Travel news: Air Arabia launches route to Xinjiang

Plus, learn about travel writing in Dubai.
The Writers’ Majlis at Dubai International Writers’ Centre. Courtesy DIWC
The Writers’ Majlis at Dubai International Writers’ Centre. Courtesy DIWC

New Air Arabia route to Xinjiang

UAE-based travellers to China can book tickets on a new route with the Sharjah-based airline Air Arabia (, which will launch a direct route to the north-western Chinese city of Urumqi next month. Meaning “beautiful pasture” in Mongolian, Urumqi is said to be farther from the sea than any other city in the world . It is located in the province of Xinjiang, which has a large Muslim Uighur minority.

According to the airline: “Urumqi is a modern industrial city of 3.3 million people and a major transportation hub. It has been described as the gateway to the vast region of Xinjiang, which offers some of the best bazaars, hiking, outdoor sports and natural beauty in the country, as well as being the location of large oil and natural gas reserves.”

Flights start on February 10. Return fares cost from Dh3,111 including taxes. It is a five-hour journey.

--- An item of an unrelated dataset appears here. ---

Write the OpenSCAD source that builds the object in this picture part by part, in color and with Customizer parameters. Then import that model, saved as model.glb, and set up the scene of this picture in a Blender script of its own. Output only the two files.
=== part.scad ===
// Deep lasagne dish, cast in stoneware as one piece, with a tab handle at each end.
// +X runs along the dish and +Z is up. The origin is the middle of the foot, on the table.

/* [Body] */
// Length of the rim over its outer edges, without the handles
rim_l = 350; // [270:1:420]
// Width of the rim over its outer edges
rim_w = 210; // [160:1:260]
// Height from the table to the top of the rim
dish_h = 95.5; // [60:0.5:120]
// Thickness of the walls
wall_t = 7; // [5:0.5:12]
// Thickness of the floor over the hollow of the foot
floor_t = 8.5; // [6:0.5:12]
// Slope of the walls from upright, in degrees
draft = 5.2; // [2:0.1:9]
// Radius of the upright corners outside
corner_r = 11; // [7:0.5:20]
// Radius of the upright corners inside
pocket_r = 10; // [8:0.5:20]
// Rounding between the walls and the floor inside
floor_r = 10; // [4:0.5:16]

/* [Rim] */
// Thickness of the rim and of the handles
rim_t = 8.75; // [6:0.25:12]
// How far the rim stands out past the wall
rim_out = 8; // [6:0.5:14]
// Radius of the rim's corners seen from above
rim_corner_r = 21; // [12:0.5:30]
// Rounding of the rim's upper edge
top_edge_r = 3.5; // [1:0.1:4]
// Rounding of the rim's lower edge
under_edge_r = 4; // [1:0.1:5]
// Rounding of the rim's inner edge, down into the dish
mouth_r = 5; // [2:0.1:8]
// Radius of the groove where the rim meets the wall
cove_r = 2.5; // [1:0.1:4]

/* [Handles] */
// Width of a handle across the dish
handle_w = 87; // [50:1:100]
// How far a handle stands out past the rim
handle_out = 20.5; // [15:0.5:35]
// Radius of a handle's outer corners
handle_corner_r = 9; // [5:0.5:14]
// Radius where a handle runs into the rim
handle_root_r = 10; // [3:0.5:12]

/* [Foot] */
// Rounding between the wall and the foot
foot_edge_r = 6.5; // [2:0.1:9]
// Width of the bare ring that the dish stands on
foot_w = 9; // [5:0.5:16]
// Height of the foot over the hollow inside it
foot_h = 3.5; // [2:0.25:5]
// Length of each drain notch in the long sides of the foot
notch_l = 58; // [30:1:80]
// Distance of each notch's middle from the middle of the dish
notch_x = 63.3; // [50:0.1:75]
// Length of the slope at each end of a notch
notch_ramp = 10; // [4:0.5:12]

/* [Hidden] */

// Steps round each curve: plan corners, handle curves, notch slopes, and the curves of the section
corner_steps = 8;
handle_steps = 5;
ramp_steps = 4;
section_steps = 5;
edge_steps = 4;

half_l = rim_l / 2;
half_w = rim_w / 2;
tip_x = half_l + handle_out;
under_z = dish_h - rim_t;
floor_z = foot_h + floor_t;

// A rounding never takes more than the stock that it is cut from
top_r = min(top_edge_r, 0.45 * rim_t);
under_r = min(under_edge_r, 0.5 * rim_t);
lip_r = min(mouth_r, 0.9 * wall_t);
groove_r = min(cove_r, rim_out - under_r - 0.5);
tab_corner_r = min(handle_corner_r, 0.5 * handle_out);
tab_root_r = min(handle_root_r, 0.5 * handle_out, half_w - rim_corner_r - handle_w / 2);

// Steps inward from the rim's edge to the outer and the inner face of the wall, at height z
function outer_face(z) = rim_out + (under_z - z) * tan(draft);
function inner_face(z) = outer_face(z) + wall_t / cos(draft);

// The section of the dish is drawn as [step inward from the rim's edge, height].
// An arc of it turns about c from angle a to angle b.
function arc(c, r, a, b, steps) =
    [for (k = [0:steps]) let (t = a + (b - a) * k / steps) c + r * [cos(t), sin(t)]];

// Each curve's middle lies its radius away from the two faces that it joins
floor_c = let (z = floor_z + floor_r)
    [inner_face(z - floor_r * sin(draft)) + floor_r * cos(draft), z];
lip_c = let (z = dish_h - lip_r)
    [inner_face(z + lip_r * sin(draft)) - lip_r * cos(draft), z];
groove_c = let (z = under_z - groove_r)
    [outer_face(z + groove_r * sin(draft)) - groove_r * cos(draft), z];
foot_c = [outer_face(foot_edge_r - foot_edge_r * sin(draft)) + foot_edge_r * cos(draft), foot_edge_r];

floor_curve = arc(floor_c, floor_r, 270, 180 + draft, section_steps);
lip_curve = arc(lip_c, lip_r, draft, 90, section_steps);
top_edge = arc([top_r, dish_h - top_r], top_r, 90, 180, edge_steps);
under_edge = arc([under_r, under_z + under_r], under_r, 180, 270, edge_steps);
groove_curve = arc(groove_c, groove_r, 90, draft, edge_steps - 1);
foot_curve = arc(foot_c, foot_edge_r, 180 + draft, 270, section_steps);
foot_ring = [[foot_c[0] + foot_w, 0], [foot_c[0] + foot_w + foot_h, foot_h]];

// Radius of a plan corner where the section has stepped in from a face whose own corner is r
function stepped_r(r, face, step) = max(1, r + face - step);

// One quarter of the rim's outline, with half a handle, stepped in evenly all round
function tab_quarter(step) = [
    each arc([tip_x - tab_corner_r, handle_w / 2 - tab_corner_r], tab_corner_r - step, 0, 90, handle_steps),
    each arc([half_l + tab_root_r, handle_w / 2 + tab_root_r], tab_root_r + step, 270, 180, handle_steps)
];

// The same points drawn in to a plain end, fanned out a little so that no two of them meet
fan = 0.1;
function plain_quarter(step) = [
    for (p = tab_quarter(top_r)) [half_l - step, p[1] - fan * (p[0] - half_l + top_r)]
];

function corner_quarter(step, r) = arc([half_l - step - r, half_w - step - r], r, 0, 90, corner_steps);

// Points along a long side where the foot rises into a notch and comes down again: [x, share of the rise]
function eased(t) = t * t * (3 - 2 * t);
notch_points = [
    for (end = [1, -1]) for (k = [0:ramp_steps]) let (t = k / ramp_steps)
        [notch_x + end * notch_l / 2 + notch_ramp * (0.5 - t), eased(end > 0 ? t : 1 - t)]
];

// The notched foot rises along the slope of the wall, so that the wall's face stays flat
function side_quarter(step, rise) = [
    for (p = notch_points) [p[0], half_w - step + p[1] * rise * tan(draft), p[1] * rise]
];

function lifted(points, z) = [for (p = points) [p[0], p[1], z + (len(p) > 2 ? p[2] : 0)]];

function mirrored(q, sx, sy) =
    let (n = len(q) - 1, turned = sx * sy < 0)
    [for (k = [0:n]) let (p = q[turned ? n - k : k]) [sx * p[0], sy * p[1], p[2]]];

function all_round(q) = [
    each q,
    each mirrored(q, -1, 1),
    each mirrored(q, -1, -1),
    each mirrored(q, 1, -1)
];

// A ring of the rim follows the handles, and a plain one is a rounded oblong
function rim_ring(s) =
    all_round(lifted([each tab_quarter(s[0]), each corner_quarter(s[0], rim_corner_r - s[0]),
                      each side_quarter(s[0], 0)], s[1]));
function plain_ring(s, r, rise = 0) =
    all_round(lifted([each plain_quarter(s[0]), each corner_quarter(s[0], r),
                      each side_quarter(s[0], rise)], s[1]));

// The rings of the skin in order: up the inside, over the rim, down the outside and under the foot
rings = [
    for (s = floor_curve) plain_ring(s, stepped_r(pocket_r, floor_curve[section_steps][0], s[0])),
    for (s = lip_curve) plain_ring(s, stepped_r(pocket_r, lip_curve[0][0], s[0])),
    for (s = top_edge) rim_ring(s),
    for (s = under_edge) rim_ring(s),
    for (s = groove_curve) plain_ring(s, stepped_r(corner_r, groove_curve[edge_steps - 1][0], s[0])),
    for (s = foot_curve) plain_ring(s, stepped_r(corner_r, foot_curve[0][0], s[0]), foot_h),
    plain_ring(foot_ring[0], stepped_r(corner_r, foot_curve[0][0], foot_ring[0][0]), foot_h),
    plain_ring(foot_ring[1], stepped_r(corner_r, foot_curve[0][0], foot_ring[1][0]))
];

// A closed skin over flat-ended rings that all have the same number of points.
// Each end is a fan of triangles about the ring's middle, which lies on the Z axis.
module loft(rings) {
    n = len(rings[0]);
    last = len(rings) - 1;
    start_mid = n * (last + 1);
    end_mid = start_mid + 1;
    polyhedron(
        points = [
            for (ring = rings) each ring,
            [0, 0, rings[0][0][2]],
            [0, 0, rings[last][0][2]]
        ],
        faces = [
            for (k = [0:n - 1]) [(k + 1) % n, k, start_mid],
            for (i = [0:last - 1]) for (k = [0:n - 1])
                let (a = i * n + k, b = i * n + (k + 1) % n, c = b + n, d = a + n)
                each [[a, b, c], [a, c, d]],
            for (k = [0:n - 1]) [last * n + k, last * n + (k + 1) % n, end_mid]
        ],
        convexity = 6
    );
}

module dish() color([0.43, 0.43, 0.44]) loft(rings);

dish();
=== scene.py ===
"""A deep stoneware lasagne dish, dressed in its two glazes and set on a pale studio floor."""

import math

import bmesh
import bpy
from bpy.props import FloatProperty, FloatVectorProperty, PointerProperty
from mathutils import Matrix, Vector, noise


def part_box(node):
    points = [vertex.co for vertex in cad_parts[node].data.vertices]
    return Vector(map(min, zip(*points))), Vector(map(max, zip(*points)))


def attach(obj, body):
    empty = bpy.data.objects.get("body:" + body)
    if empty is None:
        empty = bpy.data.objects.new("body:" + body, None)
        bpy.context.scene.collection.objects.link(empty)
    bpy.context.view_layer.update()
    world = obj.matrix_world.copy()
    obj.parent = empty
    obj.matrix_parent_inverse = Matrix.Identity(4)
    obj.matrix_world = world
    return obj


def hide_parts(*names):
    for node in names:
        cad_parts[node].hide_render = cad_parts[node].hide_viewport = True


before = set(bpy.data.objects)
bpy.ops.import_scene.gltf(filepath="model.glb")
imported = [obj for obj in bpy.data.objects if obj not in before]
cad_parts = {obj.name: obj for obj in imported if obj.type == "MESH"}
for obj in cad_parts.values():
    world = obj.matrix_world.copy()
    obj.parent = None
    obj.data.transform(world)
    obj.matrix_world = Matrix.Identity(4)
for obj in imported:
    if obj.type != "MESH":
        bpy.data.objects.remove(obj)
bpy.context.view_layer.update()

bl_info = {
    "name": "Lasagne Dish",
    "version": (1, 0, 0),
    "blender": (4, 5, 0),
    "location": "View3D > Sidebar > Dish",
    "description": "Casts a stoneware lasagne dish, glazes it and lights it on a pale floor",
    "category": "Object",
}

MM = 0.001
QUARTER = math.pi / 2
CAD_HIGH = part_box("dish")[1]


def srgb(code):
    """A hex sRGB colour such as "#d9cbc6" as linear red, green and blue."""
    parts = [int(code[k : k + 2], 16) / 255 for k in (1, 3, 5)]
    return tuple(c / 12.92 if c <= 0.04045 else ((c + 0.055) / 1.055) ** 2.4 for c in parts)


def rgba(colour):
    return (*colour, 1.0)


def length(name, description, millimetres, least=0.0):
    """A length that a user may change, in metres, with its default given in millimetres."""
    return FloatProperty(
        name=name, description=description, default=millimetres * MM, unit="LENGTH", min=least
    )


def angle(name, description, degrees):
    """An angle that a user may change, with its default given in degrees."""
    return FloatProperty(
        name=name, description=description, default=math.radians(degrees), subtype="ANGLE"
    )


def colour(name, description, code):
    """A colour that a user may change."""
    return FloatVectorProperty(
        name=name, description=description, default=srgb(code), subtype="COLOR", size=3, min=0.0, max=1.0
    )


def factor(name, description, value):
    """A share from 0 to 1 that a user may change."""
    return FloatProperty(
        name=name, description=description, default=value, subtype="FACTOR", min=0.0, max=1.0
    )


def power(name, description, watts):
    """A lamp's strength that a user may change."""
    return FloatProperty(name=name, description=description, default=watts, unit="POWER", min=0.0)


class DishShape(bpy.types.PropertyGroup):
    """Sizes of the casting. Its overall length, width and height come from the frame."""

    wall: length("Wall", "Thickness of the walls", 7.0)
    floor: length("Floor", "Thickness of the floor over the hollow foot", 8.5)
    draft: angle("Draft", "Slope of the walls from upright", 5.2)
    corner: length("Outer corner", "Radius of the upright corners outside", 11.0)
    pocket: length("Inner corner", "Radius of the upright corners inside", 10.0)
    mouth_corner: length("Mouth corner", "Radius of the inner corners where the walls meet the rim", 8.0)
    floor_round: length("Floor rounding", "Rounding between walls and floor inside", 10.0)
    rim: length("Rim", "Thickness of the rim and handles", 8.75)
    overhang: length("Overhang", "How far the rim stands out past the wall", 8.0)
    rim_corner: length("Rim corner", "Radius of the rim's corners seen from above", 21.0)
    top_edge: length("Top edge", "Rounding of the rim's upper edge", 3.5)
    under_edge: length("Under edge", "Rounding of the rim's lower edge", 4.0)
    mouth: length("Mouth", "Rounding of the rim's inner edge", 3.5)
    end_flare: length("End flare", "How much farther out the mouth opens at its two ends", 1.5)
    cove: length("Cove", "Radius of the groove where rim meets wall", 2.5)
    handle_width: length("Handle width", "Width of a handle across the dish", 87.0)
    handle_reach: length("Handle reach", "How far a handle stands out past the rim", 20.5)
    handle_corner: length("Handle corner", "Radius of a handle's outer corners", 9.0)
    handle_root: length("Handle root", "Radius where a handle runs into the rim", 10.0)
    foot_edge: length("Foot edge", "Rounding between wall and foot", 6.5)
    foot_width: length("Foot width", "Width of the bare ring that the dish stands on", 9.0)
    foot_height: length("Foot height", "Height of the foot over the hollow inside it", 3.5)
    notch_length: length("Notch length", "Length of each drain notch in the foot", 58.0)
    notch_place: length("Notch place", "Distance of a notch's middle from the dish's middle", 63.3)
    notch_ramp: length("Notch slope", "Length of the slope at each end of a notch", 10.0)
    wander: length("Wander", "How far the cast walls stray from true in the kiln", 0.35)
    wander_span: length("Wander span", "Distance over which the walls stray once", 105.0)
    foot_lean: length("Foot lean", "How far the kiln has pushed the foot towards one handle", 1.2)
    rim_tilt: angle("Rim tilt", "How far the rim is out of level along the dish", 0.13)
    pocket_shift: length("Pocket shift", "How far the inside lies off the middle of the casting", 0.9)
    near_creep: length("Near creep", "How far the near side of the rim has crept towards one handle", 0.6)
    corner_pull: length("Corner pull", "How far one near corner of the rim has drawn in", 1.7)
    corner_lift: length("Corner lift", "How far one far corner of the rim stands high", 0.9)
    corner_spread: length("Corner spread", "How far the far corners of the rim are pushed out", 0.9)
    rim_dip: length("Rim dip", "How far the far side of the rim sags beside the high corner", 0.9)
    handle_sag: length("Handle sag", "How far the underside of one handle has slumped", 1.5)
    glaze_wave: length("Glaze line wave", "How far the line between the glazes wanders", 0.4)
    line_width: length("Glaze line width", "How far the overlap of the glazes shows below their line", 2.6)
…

Learn about travel writing in Dubai

Travel writing is currently the theme at the newly opened Dubai International Writers’ Centre in the historic creekside district of Shindagha. The centre comprises a collection of traditional-style one- and two-storey buildings complete with libraries, meeting spaces, courtyards and rooftop majlises.

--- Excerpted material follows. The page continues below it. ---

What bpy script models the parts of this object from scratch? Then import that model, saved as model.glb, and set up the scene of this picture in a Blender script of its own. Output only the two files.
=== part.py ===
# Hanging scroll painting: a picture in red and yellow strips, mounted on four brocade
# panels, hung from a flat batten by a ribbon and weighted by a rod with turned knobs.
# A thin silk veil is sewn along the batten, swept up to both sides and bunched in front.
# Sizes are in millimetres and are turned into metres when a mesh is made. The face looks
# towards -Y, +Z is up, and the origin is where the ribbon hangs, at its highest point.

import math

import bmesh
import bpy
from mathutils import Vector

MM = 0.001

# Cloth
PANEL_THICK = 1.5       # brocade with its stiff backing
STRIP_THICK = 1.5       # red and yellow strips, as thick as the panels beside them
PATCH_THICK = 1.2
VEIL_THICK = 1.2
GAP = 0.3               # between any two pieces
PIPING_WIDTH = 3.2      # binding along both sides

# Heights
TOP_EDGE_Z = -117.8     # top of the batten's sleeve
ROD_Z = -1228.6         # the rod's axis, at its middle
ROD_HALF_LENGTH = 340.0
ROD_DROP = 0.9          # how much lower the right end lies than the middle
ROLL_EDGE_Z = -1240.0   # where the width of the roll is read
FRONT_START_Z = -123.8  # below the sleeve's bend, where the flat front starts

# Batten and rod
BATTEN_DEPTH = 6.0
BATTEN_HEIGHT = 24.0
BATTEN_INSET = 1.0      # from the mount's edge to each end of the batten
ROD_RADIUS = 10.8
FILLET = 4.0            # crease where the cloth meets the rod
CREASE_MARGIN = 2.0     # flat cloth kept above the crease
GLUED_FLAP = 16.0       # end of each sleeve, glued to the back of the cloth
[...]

Open to the public, the centre hosts a variety of events, from Nabati poetry reading to Arabic translation sessions. Its first writer in residence is Yemen-based travel writer Tim Mackintosh-Smith, whose latest published work is a translation of Accounts of China and India by the ninth-century Arab writer Abu Zayd Al-Sirafi. It forms the first half of Two Arabic Travel Books, published by NYU University Press in New York and supported by a grant from the New York University Abu Dhabi Institute.

Last Saturday, Mackintosh-Smith held a talk called “Words into Images”, which looked at Ibn Battuta’s ability to paint pictures in the minds of readers and how the BBC condensed his 29 years of travelling into three one-hour documentaries.

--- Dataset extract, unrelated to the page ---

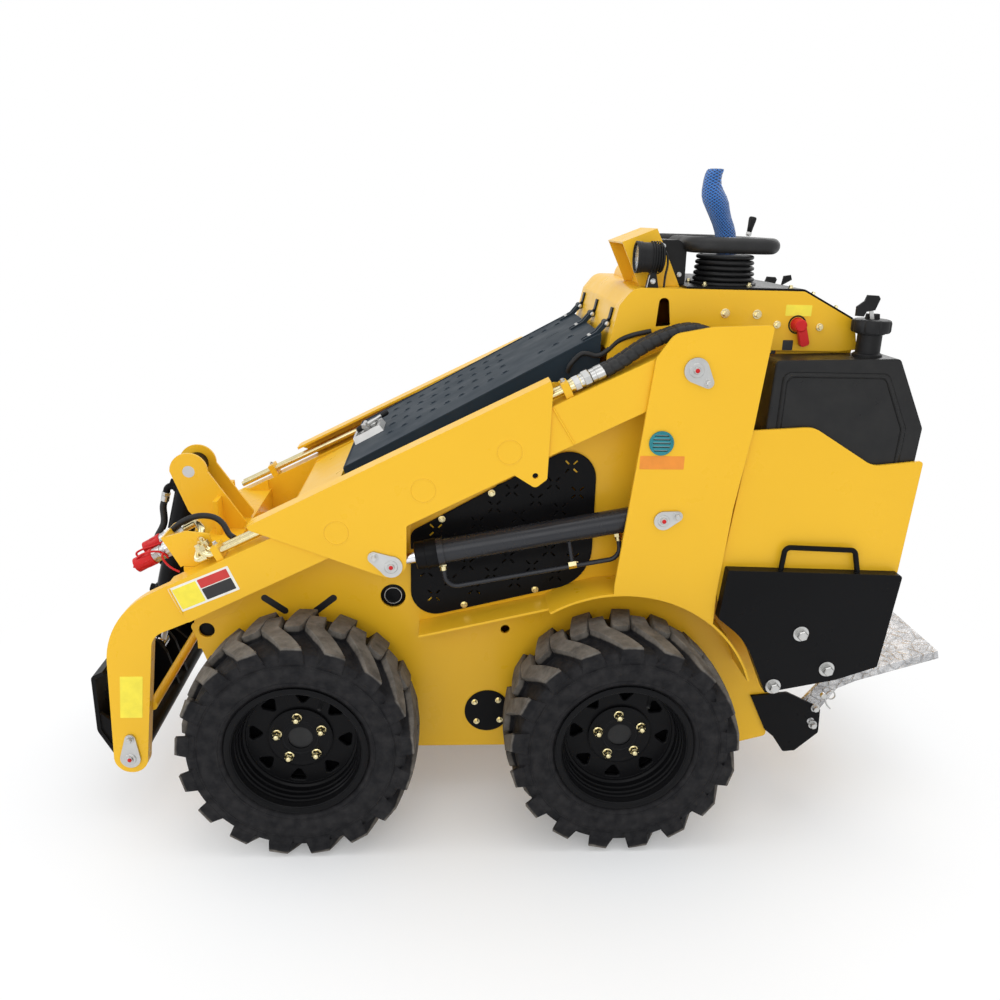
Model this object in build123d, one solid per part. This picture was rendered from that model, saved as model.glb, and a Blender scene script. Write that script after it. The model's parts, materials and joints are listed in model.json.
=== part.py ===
"""Compact wheeled loader, about 2.2 m long. Front is -X, up is +Z, left is -Y. Millimetres."""
from build123d import *
from math import atan2, cos, degrees, hypot, radians, sin, tan
import os

os.makedirs("parts", exist_ok=True)

# Wheels. All heights below are those with the axles at axle_height
axle_height = 290.0
wheelbase = 790.0
front_axle_x = -580.0
rear_axle_x = front_axle_x + wheelbase
tyre_radius = 290.0
tyre_width = 216.0
tyre_centre_y = 432.0
lug_count = 17
lug_half_angle = 4.3
lug_base_radius = 260.0
lug_foot_radius = 236.0
rim_radius = 158.0
flange_radius = 170.0
flange_width = 8.0
rim_width = 196.0
seat_clearance = 0.3
rim_wall = 6.0
disc_depth = 72.0
disc_thickness = 9.0
hub_radius = 75.0
stub_radius = 50.0
motor_radius = 88.0
window_count = 8
window_width = 34.0
window_from = 86.0
window_to = 124.0
arch_radius = tyre_radius + 62.0
arch_sheet = 6.0

# Planes, as distances from the middle
plate_thickness = 8.0
side_y = 290.0
arm_inner_y = 333.0
arm_outer_y = 397.0
neck_outer_y = 393.0
neck_thickness = 30.0
tower_y = 400.0
cylinder_y = 362.0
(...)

Tomorrow, Mackintosh-Smith will give two talks, in Arabic and English, on Ibn Battuta, and, next week, a three-day travel writing course followed, on January 31, by a talk about learning Arabic.

The DIWC aims not only to appeal to local writers, but also to “become a meeting point for residents and visitors, bringing together people of various backgrounds, cultures and interests to interact with each other and the Emirati culture of Dubai.”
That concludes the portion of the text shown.